Wednesday 13 April 2022

Neneh Cherry: "Inna City Mama"


"Dark, brooding, funky and utterly fabulous re-mix from her "Raw Like Sushi" LP in which Neneh smoulders through a tragic tale of inner city blues and "mamas"."
— Lola Borg

And so the eighties come to a close.

It's appropriate that the final Single of the Fortnight of the decade would be by an individual who had been one of the most arresting acts of the year and looked set to be the future of pop music in the nineties. The final issue of Smash Hits of '89 even featured a prominent photo of a smiling Neneh Cherry alongside pics of Jason Donovan, Bros, Soul II Soul's Jazzie B, New Kids on the Block and Axel Rose of Guns 'N Roses. It's a round-up of the past year but clearly these were people to keep an eye on for the next twelve months — and, indeed, well into the future. Suffice it to say the nineties didn't belong to any of them.
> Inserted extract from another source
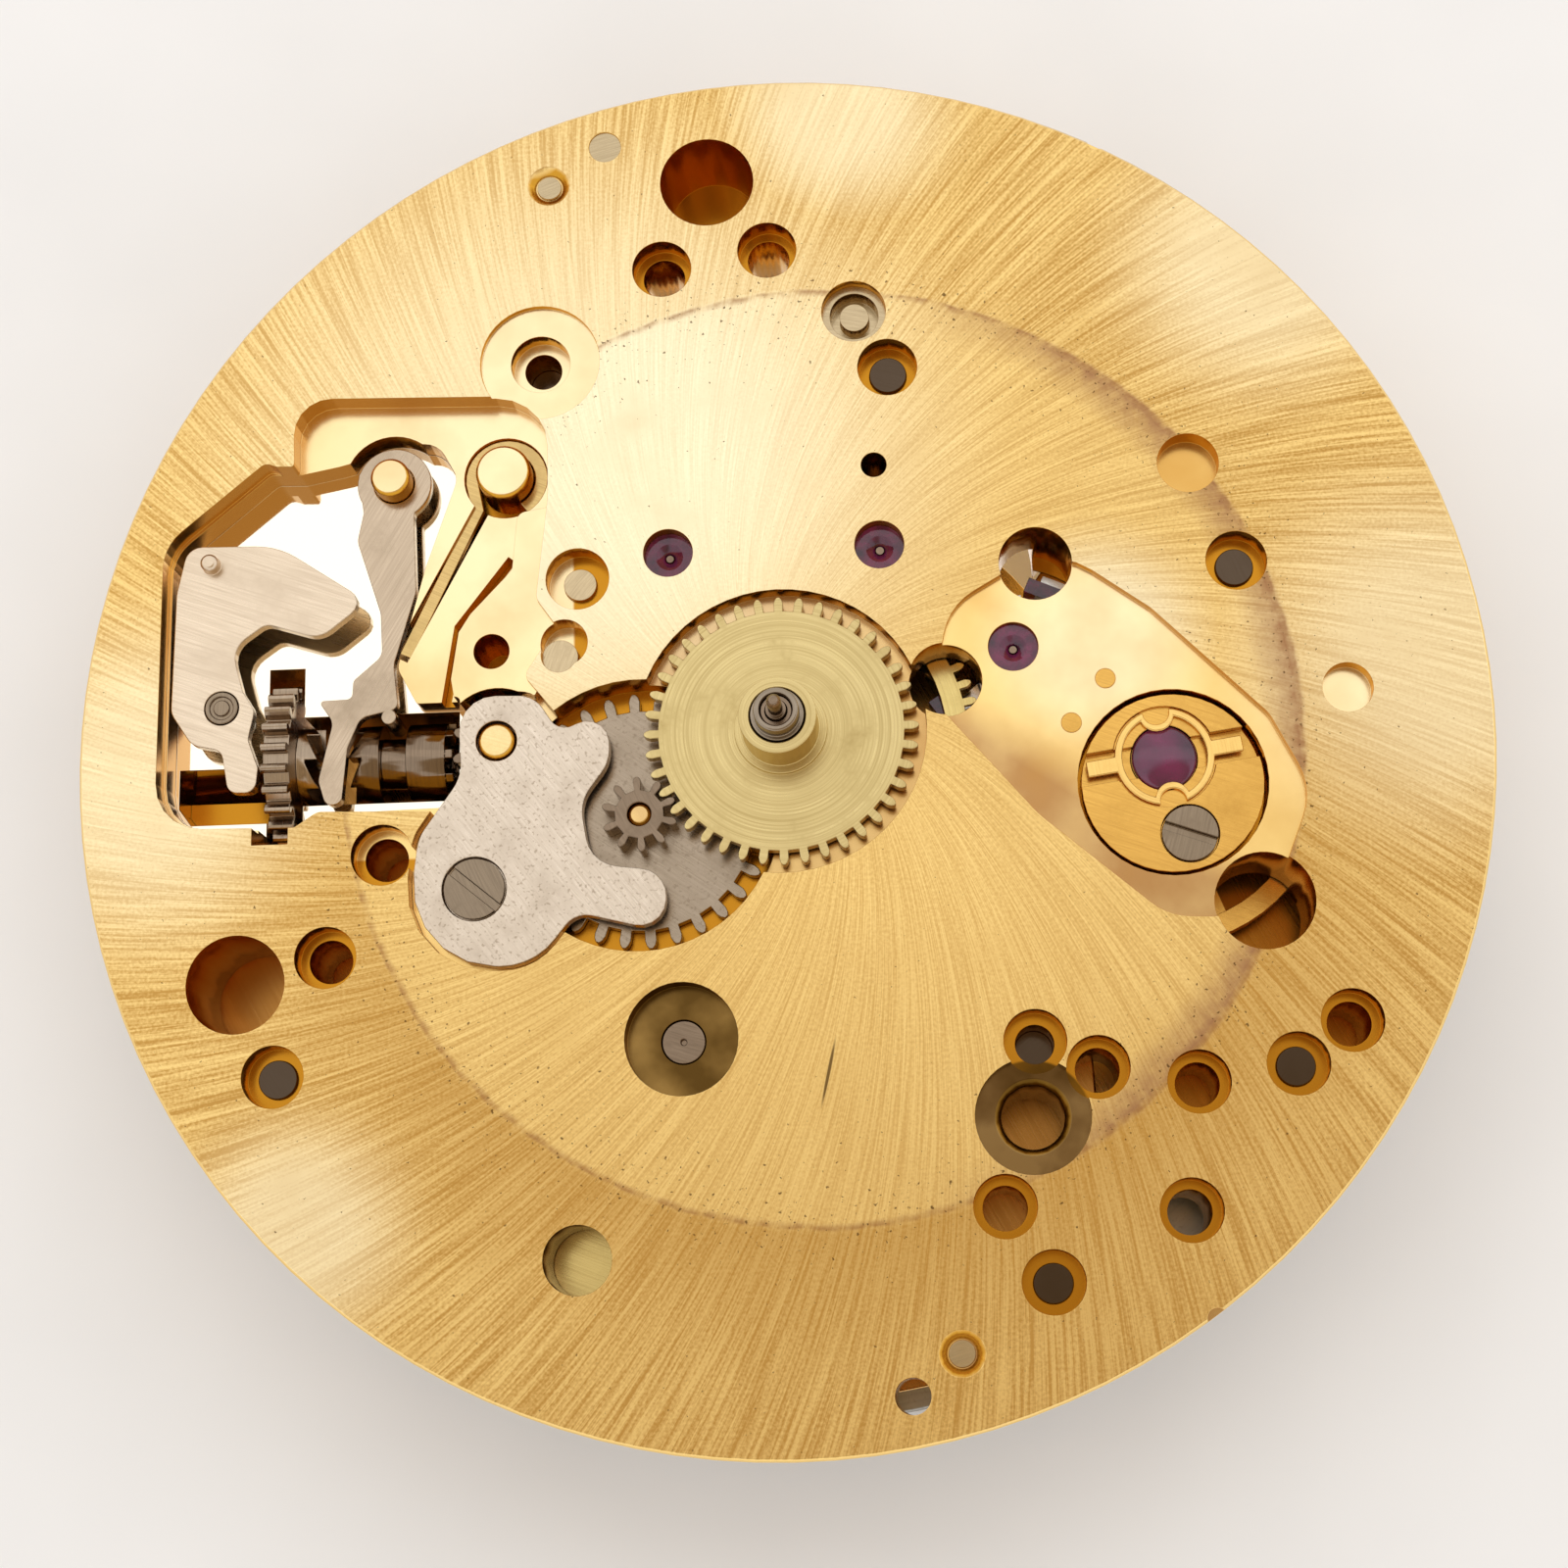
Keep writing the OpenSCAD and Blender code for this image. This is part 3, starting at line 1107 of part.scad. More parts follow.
module barrel_bridge() color("goldenrod") difference() {
    slab(bridge_z, seat_z) intersection() {
        circle(bridge_r);
        polygon(rounded(barrel_bridge_outline));
    }
    disc(seconds_tip_r + 0.35, -5, 0);
    winding_beds();
    at(barrel_at) disc(barrel_pivot_r + running, -5, 0);
    translate([slot_x0, -1.75, bridge_z - 1]) cube([slot_x1 - slot_x0, 3.5, bridge_t + 2]);
    for (p = barrel_screws_at) at(p) {
        disc(screw_r + 0.02, -5, 0);
        disc(screw_head_r + 0.04, bridge_z - 1, bridge_z + 0.35);
    }
    at(auto_screws_at[1]) disc(screw_r + 0.02, -5, 0);
    at(lever_at) {
        disc(0.36, -5, 0);
        disc(0.48, -5, bridge_z + 0.32);
    }
    at(crown_at) disc(0.45, -5, 0);
    at(click_at) disc(0.25, -5, 0);
    at(click_foot_at) disc(0.2, -5, 0);
}

module balance_cock() color("goldenrod") difference() {
    union() {
        slab(cock_low_z, cock_top_z) intersection() {
            polygon(rounded(cock_outline));
            circle(rotor_r - rotor_rim_w - 0.3);
        }
        slab(cock_top_z - 0.15, seat_z) polygon(rounded(cock_foot_outline));
        // Stud beside the hairspring's outer end
        at(balance_at + [hairspring_r + 0.17, 0]) disc(0.13, cock_top_z - 0.1, cock_top_z + 0.26);
    }
    at(balance_at) disc(setting_r, -5, 0);
    at(cock_screw_at) {
        disc(screw_r + 0.02, -5, 0);
        disc(screw_head_r + 0.04, -5, cock_top_z + 0.2);
    }
}

module regulator() color("silver") at(balance_at) slab(cock_low_z - 0.09, cock_low_z - 0.01) {
    difference() {
        union() {
            circle(setting_r + 0.42);
            rotate(30) polygon([[1.0, -0.35], [3.3, -0.12], [3.3, 0.12], [1.0, 0.35]]);
            rotate(-60) translate([0, -0.3]) square([2.0, 0.6]);
        }
        circle(setting_r + 0.14);
    }
}

module upper_shock_setting() color("gold") at(balance_at) {
    difference() {
        disc(setting_r, cock_low_z, cock_top_z);
        disc(0.5, cock_low_z - 1, cock_top_z - 0.12);
        disc(0.3, -5, 0);
    }
    rotate(60) slab(cock_low_z - 0.08, cock_low_z) difference() {
        circle(setting_r);
        circle(0.5);
    }
}

module bridge_jewels() color("purple") {
    for (p = [centre_at, third_at, escape_at]) at(p) mirror([0, 0, 1])
        hole_jewel(0.5, -relief_z + 0.02, -bridge_z - 0.05, pivot_r + running);
    at(pallet_at) mirror([0, 0, 1])
        hole_jewel(0.36, -pallet_seat_z + 0.02, -pallet_cock_low_z, pivot_r + running);
    at(balance_at) {
        mirror([0, 0, 1]) hole_jewel(0.5, -cock_top_z + 0.12, -cock_top_z + 0.36, 0.07);
        disc(0.5, cock_low_z, cock_top_z - 0.4);
    }
}

module back_screw(p, z, head_t, l) at(p) translate([0, 0, z]) mirror([0, 0, 1])
    screw(screw_head_r, head_t, screw_r, l, p.x * 37);

module bridge_screws() color("slategray") {
    for (p = [train_screw_at, barrel_screws_at[0], barrel_screws_at[1]])
        back_screw(p, bridge_z + 0.03, 0.32, bridge_t - 0.35 + plate_t - counterbore_depth + 0.1);
    for (p = [train_screw_2_at, barrel_screws_at[2]])
        back_screw(p, bridge_z + 0.03, 0.32, bridge_t - 0.35 + 0.85);
    back_screw(cock_screw_at, cock_top_z - 0.1, 0.3, 0.5 + plate_t - counterbore_depth + 0.1);
    for (i = [0:2])
        back_screw(auto_screws_at[i], auto_low_z + 0.02, 0.3, plate_t - counterbore_depth + 0.1 - seat_z
            - plate_t - auto_low_z - plate_t - (i == 0 ? 0.32 : 1.3));
    at(pallet_screw_at) translate([0, 0, pallet_cock_low_z - 0.16]) mirror([0, 0, 1])
        screw(0.5, 0.16, 0.24, 0.85, 30);
    // Broad screw that carries the crown wheel, and the click's screw
    at(crown_at) translate([0, 0, ratchet_low_z - 0.14]) mirror([0, 0, 1]) {
        screw(1.15, 0.12, 0.6, ratchet_t + 0.05, 25);
        disc(0.44, -0.75, -0.4);
    }
    at(click_at) translate([0, 0, ratchet_low_z - 0.12]) mirror([0, 0, 1])
        screw(0.5, 0.11, 0.24, ratchet_t + 0.45, 70);
}

module ratchet_wheel() color("silver") at(barrel_at) slab(ratchet_low_z, ratchet_top_z) difference() {
    teeth(ratchet_teeth, ratchet_m, 0, 0.9, 1.1, 0.46);
    square(0.84, center = true);
}

module ratchet_screw() color("slategray") at(barrel_at) translate([0, 0, ratchet_low_z - 0.16])
    mirror([0, 0, 1]) screw(1.1, 0.16, 0.25, 0.9, 110);

module crown_wheel() color("silver") at(crown_at) slab(ratchet_low_z, ratchet_top_z) difference() {
    teeth(crown_teeth, ratchet_m, crown_phase, 0.9, 2.3, 0.46);
    circle(0.6 + running);
}

module click() color("silver") slab(ratchet_low_z, ratchet_top_z) difference() {
    union() {
        at(click_at) circle(0.52);
        polygon([click_at + polar(0.5, heading(click_at, click_nose) + 80), click_nose,
            click_at + polar(0.5, heading(click_at, click_nose) - 60)]);
    }
    at(click_at) circle(0.24 + running);
}

// A curved blade with a foot pressed into the bridge
module click_spring() color("lightsteelblue") {
    slab(ratchet_low_z + 0.06, ratchet_top_z - 0.05)
        polygon(strip([for (a = [0:8:120]) click_at + [-1.0, 0.9] + polar(1.0, a - 18)], 0.12));
    at(click_foot_at) disc(0.2, ratchet_low_z + 0.02, bridge_z + 0.4);
}

// Automatic work

module arm_to(p, w) {
    rotate(heading(centre_at, p)) translate([0, 0.08 - w / 2]) square([norm(p), w - 0.16]);
    at(p) circle(w / 2);
}

module automatic_bridge() color("goldenrod") difference() {
    union() {
        slab(auto_low_z, auto_top_z) {
            circle(auto_r);
            for (p = auto_screws_at) arm_to(p, 2.2);
        }
        // Pillars down to the plate and the bridges; the one by the balance is slim
        for (i = [0, 1, 2]) at(auto_screws_at[i])
            disc(i == 0 ? 0.66 : 1.0, auto_top_z - 0.01, i == 0 ? seat_z : bridge_z);
    }
    for (p = auto_screws_at) at(p) {
        disc(screw_r + 0.02, -10, 0);
        disc(screw_head_r + 0.04, auto_low_z - 1, auto_low_z + 0.34);
    }
    // Sunk pockets for the reversing wheels and the rotor's gear
    for (p = [reverser_1_at, reverser_2_at]) at(p) {
        disc(rotor_gear_r + 0.35, auto_low_z - 1, auto_low_z + 0.32);
        disc(0.5, -10, 0);
    }
    disc(rotor_gear_r + 0.35, auto_low_z - 1, auto_low_z + 0.32);
    at(reduction_at) disc(pivot_r + running, -10, 0);
    disc(0.6, -10, 0);
}

module reversing_wheel(p, wheel_phase, leaf_phase) color("silver") at(p) difference() {
    union() {
        slab(auto_low_z + 0.06, auto_low_z + 0.24) teeth(rotor_teeth, rotor_module, wheel_phase);
        disc(0.46, auto_low_z + 0.24, auto_top_z);
        leaves(auto_leaves, reduction_m, auto_top_z, auto_top_z + 0.3, leaf_phase);
    }
    disc(0.2, auto_low_z - 1, auto_top_z + 1);
}

module reversing_wheel_1() reversing_wheel(reverser_1_at,
    mesh_phase(heading(centre_at, reverser_1_at), 0, rotor_teeth, rotor_teeth),
    mesh_phase(heading(reduction_at, reverser_1_at), 0, reduction_teeth, auto_leaves));

module reversing_wheel_2() reversing_wheel(reverser_2_at,
    mesh_phase(heading(centre_at, reverser_2_at), 0, rotor_teeth, rotor_teeth),
    mesh_phase(heading(reduction_at, reverser_2_at), 0, reduction_teeth, auto_leaves));

module reduction_wheel() color("khaki") at(reduction_at) {
    train_wheel(reduction_teeth, reduction_m, auto_top_z + 0.08, auto_top_z + 0.2, 0.3, 0, 4);
    leaves(auto_leaves, ratchet_m, ratchet_low_z, ratchet_top_z - 0.02,
        mesh_phase(heading(barrel_at, reduction_at), 0, ratchet_teeth, auto_leaves));
    disc(0.3, auto_top_z + 0.05, ratchet_low_z);
    disc(pivot_r, auto_top_z - 0.5, auto_top_z + 0.05);
    disc(pivot_r, ratchet_top_z - 0.02, relief_z - 0.03);
}

module rotor() color("silver") difference() {
    union() {
        disc(2.6, rotor_low_z, rotor_top_z);
        slab(rotor_top_z - rotor_t, rotor_top_z) difference() {
            intersection() {
                circle(rotor_r - rotor_rim_w);
                translate([-rotor_r, -rotor_r]) square([2 * rotor_r, rotor_r + 1.6]);
            }
            for (a = [-145, -90, -35]) rotate(a) translate([6.6, 0]) circle(1.6);
        }
        disc(1.3, rotor_top_z, rotor_gear_z);
        slab(rotor_gear_z, rotor_gear_z + 0.18) teeth(rotor_teeth, rotor_module);
    }
    disc(0.66, -10, 0);
    disc(1.62, -10, bearing_top_z);
}

// The tungsten rim, stepped where it takes the rotor's plate
module rotor_weight() color("darkgray") difference() {
    union() {
        rim_sector(rotor_r - rotor_rim_w, rotor_r, rotor_low_z, rotor_low_z + rotor_rim_h);
        rim_sector(rotor_r - rotor_rim_w - 0.7, rotor_r - 0.3, rotor_low_z + 0.2, rotor_top_z - rotor_t);
    }
}

module rim_sector(inner, outer, low, high) slab(low, high) difference() {
    circle(outer);
    circle(inner);
    for (s = [0, 1]) mirror([s, 0]) rotate(rotor_span / 2 - 90) square([20, 20]);
    translate([-20, 0]) square([40, 20]);
}

// Balls and outer race of the rotor's bearing
module rotor_bearing() color("lightsteelblue") {
    difference() {
        disc(1.62, bearing_low_z, bearing_top_z);
        disc(1.3, -10, 0);
    }
    for (i = [0:6]) rotate(i * 360 / 7) translate([1.08, 0, bearing_mid_z]) sphere(r = 0.17, $fn = 32);
}

// Axle with the bearing's cone, and the slotted head on it
module rotor_screw() color("slategray") {
    disc(0.6, bearing_top_z, auto_top_z);
    disc(0.86, bearing_low_z, bearing_top_z);
    translate([0, 0, rotor_low_z + 0.04]) mirror([0, 0, 1])
        screw(0.78, bearing_low_z - rotor_low_z - 0.04, 0.6, 0.1, 15);
}

main_plate();
plate_pins();
banking_pins();
hour_wheel();
cannon_pinion();
minute_wheel();
minute_pinion();
motion_cover();
setting_wheel();
winding_pinion();
sliding_pinion();
setting_lever();
setting_lever_screw();
yoke();
yoke_spring();
plate_jewels();
lower_shock_block();
dial_side_screws();
lower_cap_jewel();
lower_lyre_spring();
mainspring();
barrel_drum();
barrel_cover();
barrel_arbor();
centre_pinion();
centre_wheel();
third_pinion();
third_wheel();
seconds_pinion();
seconds_wheel();
escape_pinion();
escape_wheel();
pallet_arbor();
pallet_fork();
pallet_stones();
balance_staff();
balance_wheel();
roller();
hairspring();
pallet_cock();
train_bridge();
barrel_bridge();
balance_cock();
regulator();
upper_shock_setting();
bridge_jewels();
bridge_screws();
ratchet_wheel();
ratchet_screw();
crown_wheel();
click();
click_spring();
automatic_bridge();
reversing_wheel_1();
reversing_wheel_2();
reduction_wheel();
rotor();
rotor_weight();
rotor_bearing();
rotor_screw();
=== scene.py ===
"""Dresses an automatic watch movement that lies dial side up on a pale table.

Sizes and materials are in millimetres unless a name says otherwise, and Blender's
own units are metres. The hands' axis is the origin, +Z points out of the dial side
and the stem comes in along -X.
"""
from __future__ import annotations

import logging
import math
from dataclasses import dataclass, replace
from enum import Enum
from functools import cached_property
from typing import Any, Mapping, Sequence, Union

import bmesh
import bpy
from mathutils import Matrix, Vector

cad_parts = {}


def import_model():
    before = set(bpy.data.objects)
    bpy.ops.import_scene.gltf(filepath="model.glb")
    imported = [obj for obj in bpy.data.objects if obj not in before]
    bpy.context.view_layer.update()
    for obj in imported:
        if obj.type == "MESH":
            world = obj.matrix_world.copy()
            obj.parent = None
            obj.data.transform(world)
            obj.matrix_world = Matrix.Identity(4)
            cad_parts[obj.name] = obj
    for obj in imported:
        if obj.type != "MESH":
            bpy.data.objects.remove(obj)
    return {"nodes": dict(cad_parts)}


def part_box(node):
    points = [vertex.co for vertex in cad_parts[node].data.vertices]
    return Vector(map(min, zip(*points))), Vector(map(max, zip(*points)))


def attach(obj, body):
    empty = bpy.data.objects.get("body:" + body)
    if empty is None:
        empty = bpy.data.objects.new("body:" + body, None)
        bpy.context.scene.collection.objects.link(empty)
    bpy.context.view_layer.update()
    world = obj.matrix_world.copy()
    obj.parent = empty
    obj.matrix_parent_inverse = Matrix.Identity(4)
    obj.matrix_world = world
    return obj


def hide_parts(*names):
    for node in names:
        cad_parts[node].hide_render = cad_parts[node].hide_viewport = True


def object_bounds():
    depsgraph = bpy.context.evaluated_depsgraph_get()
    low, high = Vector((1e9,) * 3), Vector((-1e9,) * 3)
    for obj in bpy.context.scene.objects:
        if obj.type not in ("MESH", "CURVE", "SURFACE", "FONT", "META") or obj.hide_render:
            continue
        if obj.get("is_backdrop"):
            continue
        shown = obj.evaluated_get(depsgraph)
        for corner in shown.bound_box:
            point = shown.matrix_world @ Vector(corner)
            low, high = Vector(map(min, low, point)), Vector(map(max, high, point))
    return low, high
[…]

Neneh Cherry's four British singles from Raw Like Sushi all represented something different. "Buffalo Stance" grabbed people's attention, "Manchild" convinced any remaining doubters as to her artistic cred, "Kisses on the Wind" proved she could do late-eighties' pop with the best of 'em and, finally, "Inna City Mama" was meant to to place her in a much more serious context.

Being in North America, however, this narrative didn't apply. "Manchild" had been just a deep cut on the other side of the Atlantic as it got passed over in favour of the more radio-friendly "Kisses" and "Inna City Mama" was similarly ignored, this time to the so-so "Heart", another pop number that didn't do much. She may have still been the future of pop in Europe but her standing across the water was already in decline.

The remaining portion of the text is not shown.